-- begin --
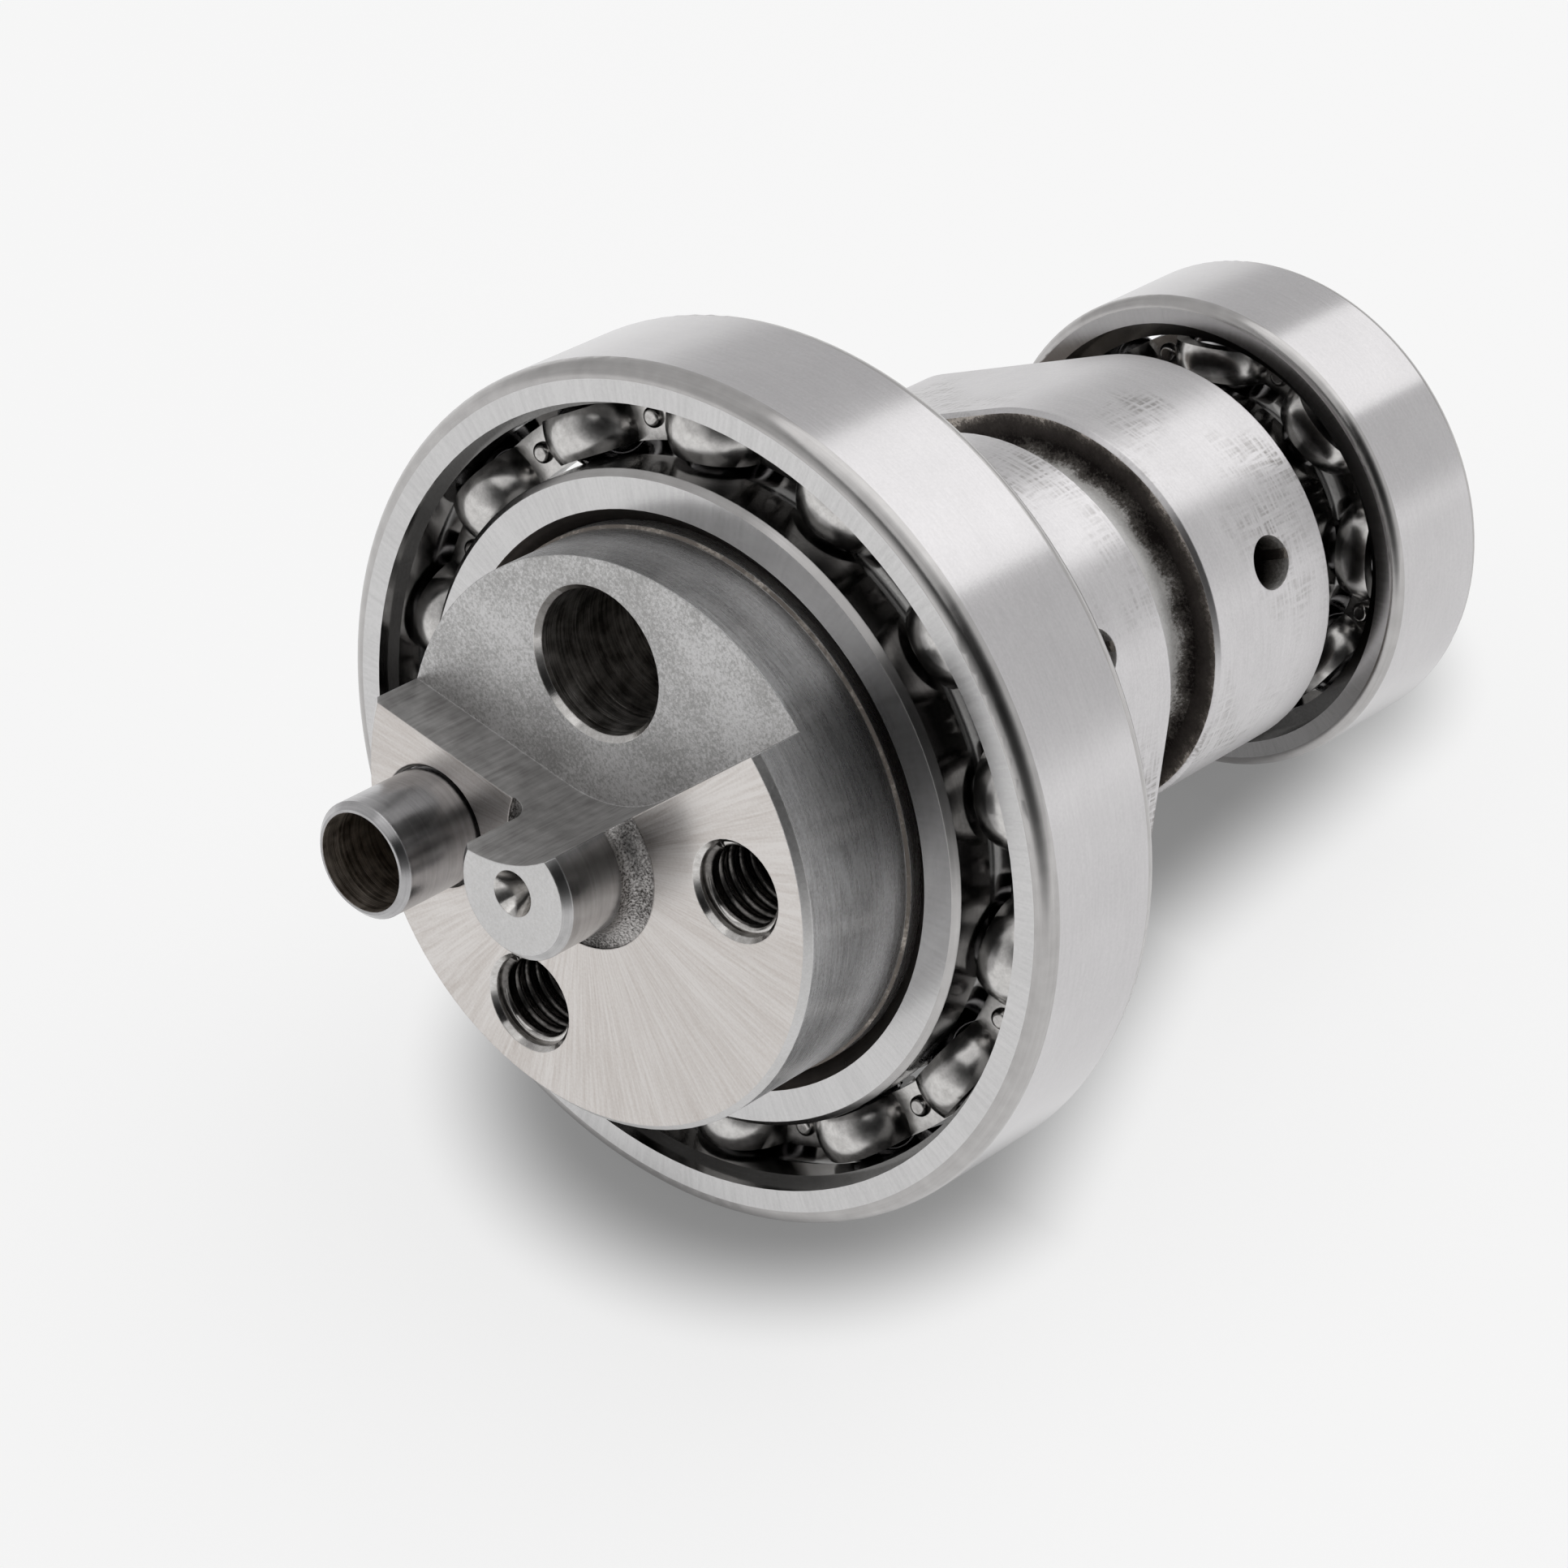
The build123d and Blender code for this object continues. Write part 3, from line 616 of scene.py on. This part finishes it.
# Threads of the two sprocket holes, one ridge in each, on walls of the thread's outside diameter
holes = [(BOLT_CIRCLE * math.cos(math.radians(a)), BOLT_CIRCLE * math.sin(math.radians(a)), THREAD_TOP)
         for a in BOLT_ANGLES]
threads = grown("sprocket_threads", holes, thread_tree(thread_tapped, countersink_cut), {
    "Outside Radius": THREAD_OUTSIDE * MM, "Crest Radius": THREAD_CREST * MM,
    "Mouth Radius": THREAD_MOUTH * MM, "Pitch": THREAD_PITCH * MM, "Length": THREAD_LENGTH * MM})
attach(threads, "camshaft")

# Camera of the photograph: where it stands, the point it looks at, its turn about the view in
# degrees and its lens
STAND, AIM = Vector((0, -197.5, 230.5)), Vector((-1.53, 0, 45.14))
TURN, LENS = -118.09, 119.9
camera = bpy.data.objects.new("camera", bpy.data.cameras.new("camera"))
camera.data.lens, camera.data.sensor_width = LENS, 36.0
camera.data.clip_start = 0.01
camera.location = STAND * MM
camera.rotation_mode = "QUATERNION"
turned = Quaternion((0, 0, 1), math.radians(TURN))
camera.rotation_quaternion = (AIM - STAND).to_track_quat("-Z", "Y") @ turned
bpy.context.scene.collection.objects.link(camera)
bpy.context.scene.camera = camera
bpy.context.scene.view_settings.view_transform = "Standard"

# The surface that the shaft lies along in the photograph touches both outer rings; it stands
# here as a steep pale sheet, because the part itself stands on its rear end
FRONT_REACH, REAR_REACH = 23.5, 14.0
SHEET_TURN = math.radians(-48.3)
LEAN = math.asin((FRONT_REACH - REAR_REACH) / FRONT_BEARING[0])
SHEET_UP = Vector((
    math.cos(LEAN) * math.cos(SHEET_TURN), math.cos(LEAN) * math.sin(SHEET_TURN), math.sin(LEAN)))
SHEET_BACK = REAR_REACH * math.cos(LEAN)
# Height on the shaft that the sheet's middle lies under, the sheet's side, and how far from its
# middle it starts and ends to fade out
SHEET_MIDDLE, SHEET_SIZE, SHEET_CLEAR = 26, 640, (130, 300)
# Glow of the sheet close to the shaft's foot line and away from it, weaker close by so that it paints
# a shadow along that line; where that change starts and ends, the share of the foot line's run that
# pushes it outwards at the wide end, and its length
GLOW_NEAR, GLOW_AWAY = 0.185, 0.74
GLOW_START, GLOW_END = 5.0, 14.0
GLOW_SPREAD, FOOT_END = 0.35, 44.0


def foot_of_axis(height):
    """Point of the sheet that the shaft's axis lies over at a height, in millimetres."""
    return Vector((0, 0, height)) - SHEET_UP * (SHEET_BACK + SHEET_UP.z * height)


def card_material(middle, run):
    """White card, matt: it keeps its real shadow. It glows whiter to the camera and in the metal away
    from the line that the shaft lies over and weaker near it, which paints a shadow along that line.
    It fades out towards its edges and from behind. The middle and the run of that line are given in
    the sheet's own plane."""
    made, tree = new_material("white_card")
    spot = millimetres(tree)
    away = add(tree, "ShaderNodeVectorMath", {0: spot}, operation="LENGTH").outputs["Value"]
    clear = add(tree, "ShaderNodeMapRange", {
        "Value": away, "From Min": SHEET_CLEAR[0], "From Max": SHEET_CLEAR[1]},
        interpolation_type="SMOOTHSTEP").outputs["Result"]
    behind = add(tree, "ShaderNodeNewGeometry").outputs["Backfacing"]
    open_part = add(tree, "ShaderNodeMath", {
        0: clear, 1: behind}, operation="MAXIMUM").outputs[0]
    # Distance from the line, shorter towards its wide end
    from_middle = add(tree, "ShaderNodeVectorMath", {
        0: spot, 1: middle}, operation="SUBTRACT").outputs[0]
    along = add(tree, "ShaderNodeVectorMath", {
        0: from_middle, 1: run.normalized()}, operation="DOT_PRODUCT").outputs["Value"]
    held = add(tree, "ShaderNodeClamp", {
        "Value": along, "Min": -run.length / 2, "Max": run.length / 2}).outputs[0]
    nearest = add(tree, "ShaderNodeVectorMath", {
        0: run.normalized(), "Scale": held}, operation="SCALE").outputs[0]
    reach = add(tree, "ShaderNodeVectorMath", {
        0: from_middle, 1: nearest}, operation="DISTANCE").outputs["Value"]
    wide_end = add(tree, "ShaderNodeMath", {0: held, 1: 0.0}, operation="MAXIMUM").outputs[0]
    reach = add(tree, "ShaderNodeMath", {
        0: wide_end, 1: -GLOW_SPREAD, 2: reach}, operation="MULTIPLY_ADD").outputs[0]
    rays = add(tree, "ShaderNodeLightPath").outputs
    seen = add(tree, "ShaderNodeMath", {
        0: rays["Is Camera Ray"], 1: rays["Is Glossy Ray"]}, operation="ADD").outputs[0]
    # Painted shadow: the glow is weakest along the shaft's foot line and grows away from it
    glow_with_painted_shadow = add(tree, "ShaderNodeMapRange", {
        "Value": reach, "From Min": GLOW_START, "From Max": GLOW_END,
        "To Min": GLOW_NEAR, "To Max": GLOW_AWAY},
        interpolation_type="SMOOTHSTEP").outputs["Result"]
    glow_with_painted_shadow = add(tree, "ShaderNodeMath", {0: seen, 1: glow_with_painted_shadow}, operation="MULTIPLY").outputs[0]
    card = add(tree, "ShaderNodeBsdfDiffuse", {"Color": linear("#8C8C8C")}).outputs["BSDF"]
    glow = add(tree, "ShaderNodeEmission", {
        "Color": linear("#FFFFFF"), "Strength": glow_with_painted_shadow}).outputs["Emission"]
    lit = add(tree, "ShaderNodeAddShader", {0: card, 1: glow}).outputs["Shader"]
    gone = add(tree, "ShaderNodeBsdfTransparent").outputs["BSDF"]
    shown = add(tree, "ShaderNodeMixShader", {0: open_part, 1: lit, 2: gone}).outputs["Shader"]
    add(tree, "ShaderNodeOutputMaterial", {"Surface": shown})
    return made


mesh = bpy.data.meshes.new("lying_sheet")
grid = bmesh.new()
bmesh.ops.create_grid(grid, x_segments=1, y_segments=1, size=SHEET_SIZE / 2 * MM)
grid.to_mesh(mesh)
grid.free()
lying_sheet = bpy.data.objects.new("lying_sheet", mesh)
lying_sheet.rotation_mode = "QUATERNION"
lying_sheet.rotation_quaternion = SHEET_UP.to_track_quat("Z", "Y")
sheet_centre = foot_of_axis(SHEET_MIDDLE)
lying_sheet.location = sheet_centre * MM
bpy.context.scene.collection.objects.link(lying_sheet)
into_sheet = lying_sheet.rotation_quaternion.inverted()
start, end = (into_sheet @ (foot_of_axis(z) - sheet_centre) for z in (0, FOOT_END))
mesh.materials.append(card_material((start + end) / 2, end - start))


def studio(towards_camera):
    """Surroundings: white to the camera; to the metal, a pale table below the lying sheet's level,
    a softer room above it, brighter on one side, and the dim side that the camera stands in."""
    world = bpy.data.worlds.new("studio")
    world.use_nodes = True
    tree = world.node_tree
    tree.nodes.clear()
    look = add(tree, "ShaderNodeTexCoord").outputs["Generated"]
    height = add(tree, "ShaderNodeVectorMath", {
        0: look, 1: SHEET_UP}, operation="DOT_PRODUCT").outputs["Value"]
    level = add(tree, "ShaderNodeMapRange", {
        "Value": height, "From Min": -1.0, "From Max": 1.0}).outputs["Result"]
    room = add(tree, "ShaderNodeValToRGB", {"Fac": level}, stops=[
        (0.0, "#F5F5F5"), (0.47, "#F5F5F5"), (0.53, "#D1D1D1"), (0.8, "#D3D3D3"),
        (1.0, "#D9D9D9")]).outputs["Color"]
    nearness = add(tree, "ShaderNodeVectorMath", {
        0: look, 1: towards_camera}, operation="DOT_PRODUCT").outputs["Value"]
    dim = add(tree, "ShaderNodeValToRGB", {"Fac": nearness}, stops=[
        (0.5, "#FFFFFF"), (0.84, "#6A6A6A"), (0.97, "#2C2C2C")]).outputs["Color"]
    side = add(tree, "ShaderNodeSeparateXYZ", {0: look}).outputs["X"]
    tilt = add(tree, "ShaderNodeMapRange", {
        "Value": side, "From Min": -1.0, "From Max": 1.0,
        "To Min": 1.26, "To Max": 0.9}).outputs["Result"]
    around = add(tree, "ShaderNodeVectorMath", {
        0: room, 1: dim}, operation="MULTIPLY").outputs["Vector"]
    around = add(tree, "ShaderNodeVectorMath", {
        0: around, "Scale": tilt}, operation="SCALE").outputs[0]
    rays = add(tree, "ShaderNodeLightPath").outputs
    pale = add(tree, "ShaderNodeBackground", {
        "Color": linear("#F6F6F6"), "Strength": 1.0}).outputs["Background"]
    about = add(tree, "ShaderNodeBackground", {
        "Color": around, "Strength": 1.0}).outputs["Background"]
    shown = add(tree, "ShaderNodeMixShader", {
        0: rays["Is Camera Ray"], 1: about, 2: pale}).outputs["Shader"]
    add(tree, "ShaderNodeOutputWorld", {"Surface": shown})
    return world


bpy.context.scene.world = studio((STAND - AIM).normalized())

# A long softbox over the shaft: its straight sides give the cylinders their sharp-sided highlight.
# Its turn about the shaft and its distance, width and height in millimetres, and power in watts
SOFTBOX_TURN, SOFTBOX_AWAY = math.radians(40.0), 500
SOFTBOX_WIDTH, SOFTBOX_HEIGHT, SOFTBOX_POWER = 488, 1600, 1.8
lamp = bpy.data.lights.new("overhead_softbox", "AREA")
lamp.shape = "RECTANGLE"
lamp.size, lamp.size_y = SOFTBOX_WIDTH * MM, SOFTBOX_HEIGHT * MM
lamp.energy = SOFTBOX_POWER
towards = Vector((math.sin(SOFTBOX_TURN), -math.cos(SOFTBOX_TURN), 0))
softbox = bpy.data.objects.new("overhead_softbox", lamp)
softbox.location = towards * SOFTBOX_AWAY * MM
softbox.rotation_mode = "QUATERNION"
softbox.rotation_quaternion = towards.to_track_quat("Z", "Y")
bpy.context.scene.collection.objects.link(softbox)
-- end --
**Aim of the task**
Find the word "scene" and list each line it appears in.

**Exercise output**
The build123d and Blender code for this object continues. Write part 3, from line 616 of scene.py on. This part finishes it.
bpy.context.scene.collection.objects.link(camera)
bpy.context.scene.camera = camera
bpy.context.scene.view_settings.view_transform = "Standard"
bpy.context.scene.collection.objects.link(lying_sheet)
bpy.context.scene.world = studio((STAND - AIM).normalized())
bpy.context.scene.collection.objects.link(softbox)